JP: We came up with the idea for Athletes Unlimited by ourselves, Jonathan and myself. We were working on it and thinking about what sports we might want to pursue. Softball was one that we identified and we reached out to Cheri (Kempf) and Cheri’s view was that it was a great opportunity to grow the pro sport and create an additional opportunity for athletes. We have a lot of conviction and focus around our particular model, and our particular model is just different from the model that exists in the NPF, or, quite frankly, any pro league in any sport, whether it be men’s or women’s.
SA: What will the salaries look like for the women athletes involved in this league?
JP: The minimum compensation will be $10,000 for the six-week season, with that moving all the way up to approximately $35,000 on the high-end.
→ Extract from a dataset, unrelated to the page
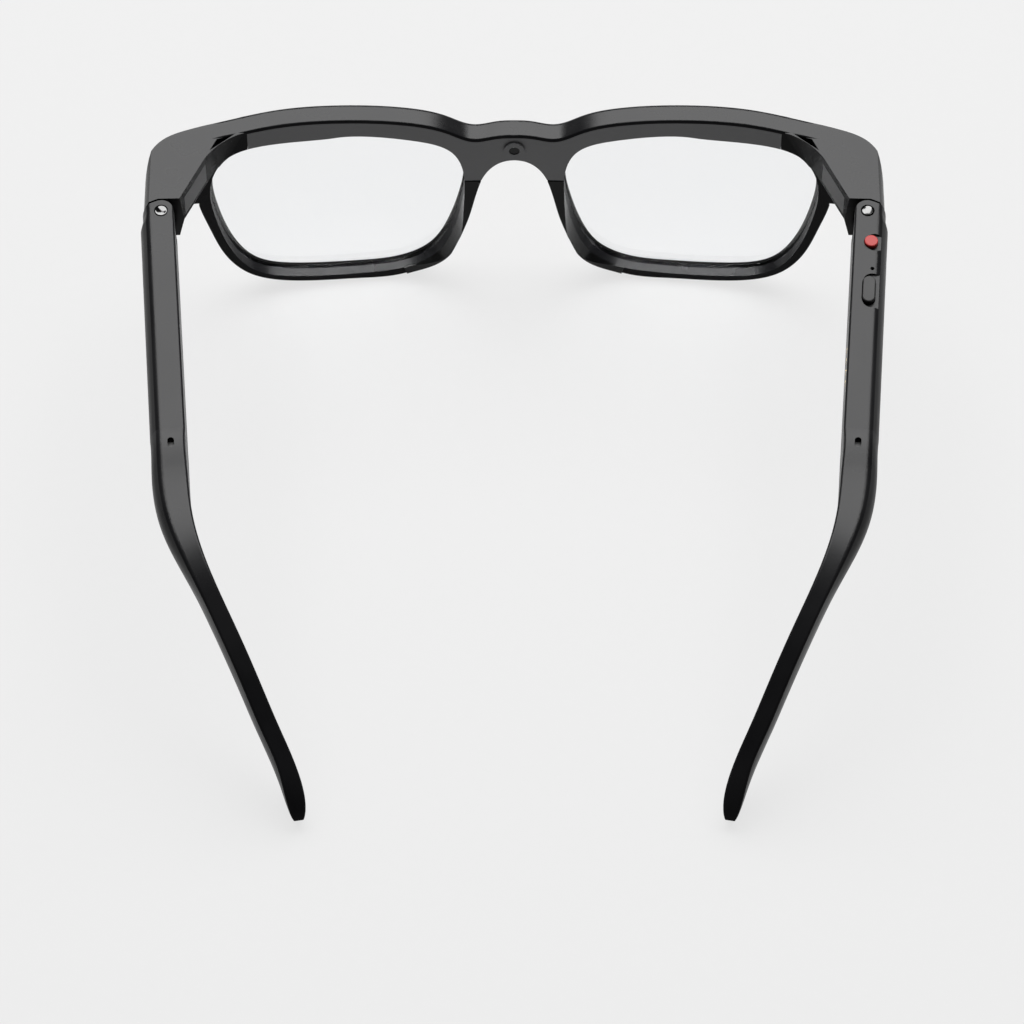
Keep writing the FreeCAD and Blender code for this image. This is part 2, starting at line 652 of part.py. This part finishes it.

There will be over $1 million of compensation across the 56 athletes. Players will get a base compensation, and then they will have bonuses that they are able to earn, based on performance. There is also a profit-sharing plan, which allows players to share in the current-year profits and 19 years into the future. We recognize that the 2020 players are pioneers and that they are building value that will ultimately accrue to the league over the long-term, so they are going to share in that.
SA: What do you foresee the growth and expansion opportunities for a league like this to be?
JP: With Athletes Unlimited, we really believe in the shortened-season model. We believe in bringing together a group of the world’s best players. I think, over time, it’s certainly possible that the number of players could increase. It’s certainly possible that the length of the season could marginally increase. The model is something we believe in, but we’re always going to be open-minded to change and to adapting.
SA: Where does the league foresee its revenue coming from?
JP: It should follow the model of a traditional sports league, so through sponsorships, broadcast, digital revenues, merchandise and ticket sales.
SA: Are there any broadcast deals currently in the works?
JP: There are broadcast deals currently in the works, and we’ll be making an announcement in the coming weeks on that.